Before I left her room that day, Mr. Lincoln came in. She at once stated the case to him. He pondered the question a few moments before
"Mother, I am afraid your plan will not work."
"But it will work, if you will only determine that it shall work."
"It is breaking in on the regular custom," he mildly replied.
"But you forget, father, these are war times, and old customs can be done away with for the
once. The idea is economical, you must admit."
"Yes, mother, but we must think of something besides economy...I believe you are right, mother.
You argue the point well. I think that we shall have to decide on the receptions.
So the day was carried. The question was decided, and arrangements were made for the first reception. It now was January, and
cards were issued for February.
Another similar account is given below:
...Finding that Willie continued to grow worse, Mrs. Lincoln determined to withdraw her cards of invitation and postpone the reception. Mr. Lincoln thought that the cards had better not be withdrawn. At least he advised that the doctor be consulted before any steps were taken. Accordingly, Dr. Stone was called in. He pronounced Willie better, and said that there was every reason for an early recovery.

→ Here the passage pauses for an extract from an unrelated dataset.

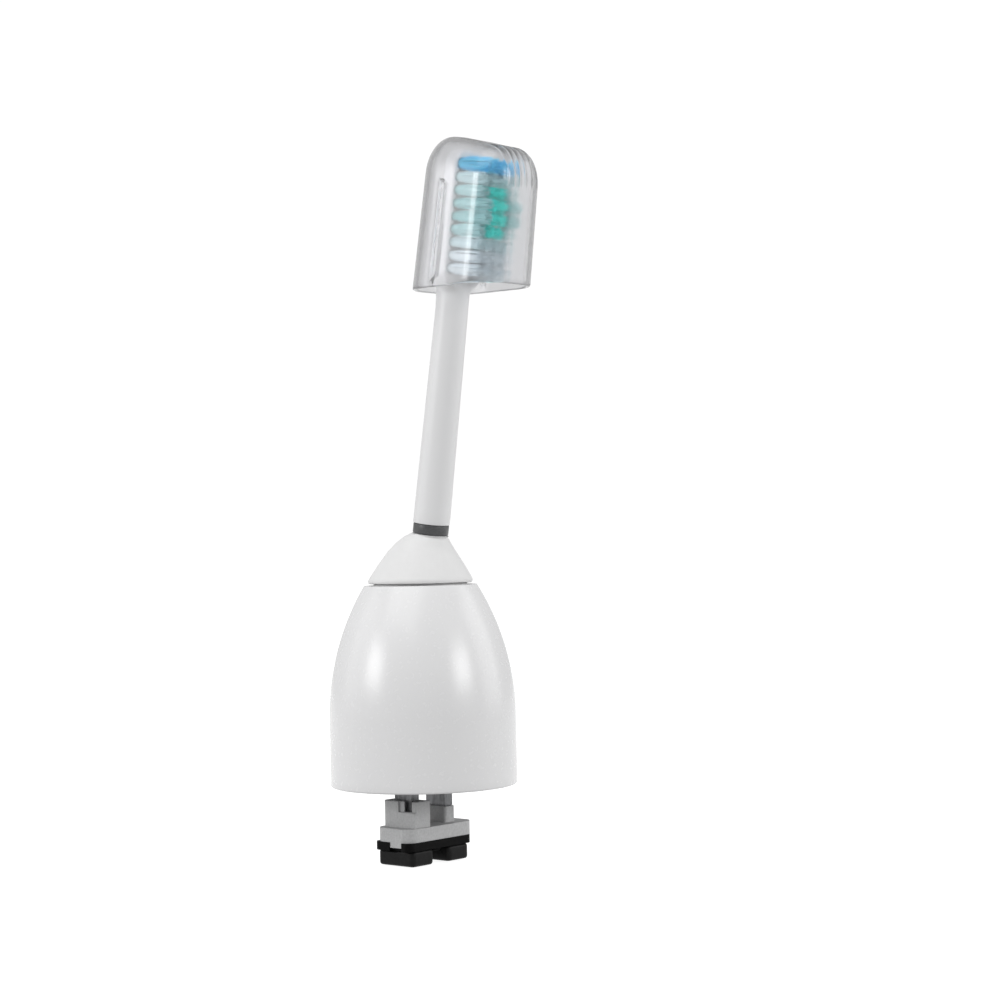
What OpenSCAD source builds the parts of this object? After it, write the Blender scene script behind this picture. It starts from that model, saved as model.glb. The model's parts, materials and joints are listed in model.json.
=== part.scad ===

He thought, since the invitations had been issued, it would be best to go on with the reception. Willie, he insisted, was in no immediate danger. Mrs. Lincoln was guided by these counsels, and no postponement was announced. On the evening of the reception Willie was
suddenly taken worse. His mother sat by his bedside a long while, holding his feverish hand in her own, and
watching his labored breathing. The doctor claimed there was no cause for alarm. I arranged Mrs. Lincoln's hair, then assisted her to dress. Her dress was white satin, trimmed with black lace. The trail was very long, and as she swept through the room, Mr. Lincoln was standing with his back to the fire, his hands behind him, and his eyes on the carpet. His face wore a thoughtful, solemn look. The rustling of the satin dress attracted his attention. He looked at it a few moments; then, in his quaint, quiet way remarked:
"Whew! Our cat has a long tail tonight."
Mrs. Lincoln did not reply. The President asked: "Mother, it is my opinion, if some of that tail was nearer the head, it would be in a better style;" and he glanced at her bare arms and neck. She had a beautiful neck and arm, and low dresses were becoming to her. She turned away with a look of offended dignity, and presently took the President's arm, and both went
down-stairs to their guests, leaving me alone with the sick boy...The brilliance of the scene could not dispel the sadness that rested upon the face of Mrs. Lincoln. During the evening she came up=stairs several times, and stood by the bedside of the suffering boy. She loved him with a mother's heart, and her anxiety was great. The night passed
slowly; morning came, and Willie was worse. He lingered a few days, and died. God called the beautiful spirit home, and the house of joy was turned into the house of mourning...Mr. Lincoln came in. I never saw a man so bowed down with grief. He came to the bed,
lifted the cover from the face of his child, gazed at it long and earnestly, murmuring, "My poor boy, he was too good for this earth. God has called him home. I know that he is much better off in heaven, but then we loved him so. It is hard, hard to have him die!" Great sobs choked his utterance. He buried his head in his hands, and his tall frame was convulsed with emotion...His grief unnerved him, and made him a weak, passive child. I did not dream that his rugged nature could be so moved. I shall never forget those solemn moments - genius and greatness weeping over love's idol lost...Mrs. Lincoln's grief was inconsolable. The
pale face of her dead boy threw her into convulsions...Willie, she often said, if spared by Providence, would be the hope the stay of her old age. But Providence had not spared him...Mrs. Lincoln was so completely
overwhelmed with sorrow that she did not attend the funeral...."
Nathaniel Parker Willis left a touching account of the Lincoln family in the aftermath of their young son's death. It is here excerpted:
...He was his father's favorite. They were intimates - often seen hand-in-hand. And there sat the man, with a burden on his brain at which the world marvels - bent now with the load at both heart and brain - staggering under the blow like the taking from him of his child!
His men of power sat around him - McClellan, with a moist eye when he bowed in prayer, as I could see from where I stood; and Chase and Seward, with their austere features at work; and senators, and ambassadors, and soldiers, all struggling with their tears - great harts sorrowing with the President as a stricken man and a brother. That God may give him strength for all his burdens, is, I am sure, at present the prayer of a nation.
The above eyewitness accounts of Abraham and Mary Todd Lincoln as a husband-wife team, dispel the unfactual fairy tales circulated throughout the land that Mary Todd Lincoln was a disgrace and a blight to her husband. Such second or third-hand stories, without any evidence to validate them can only be discarded as false.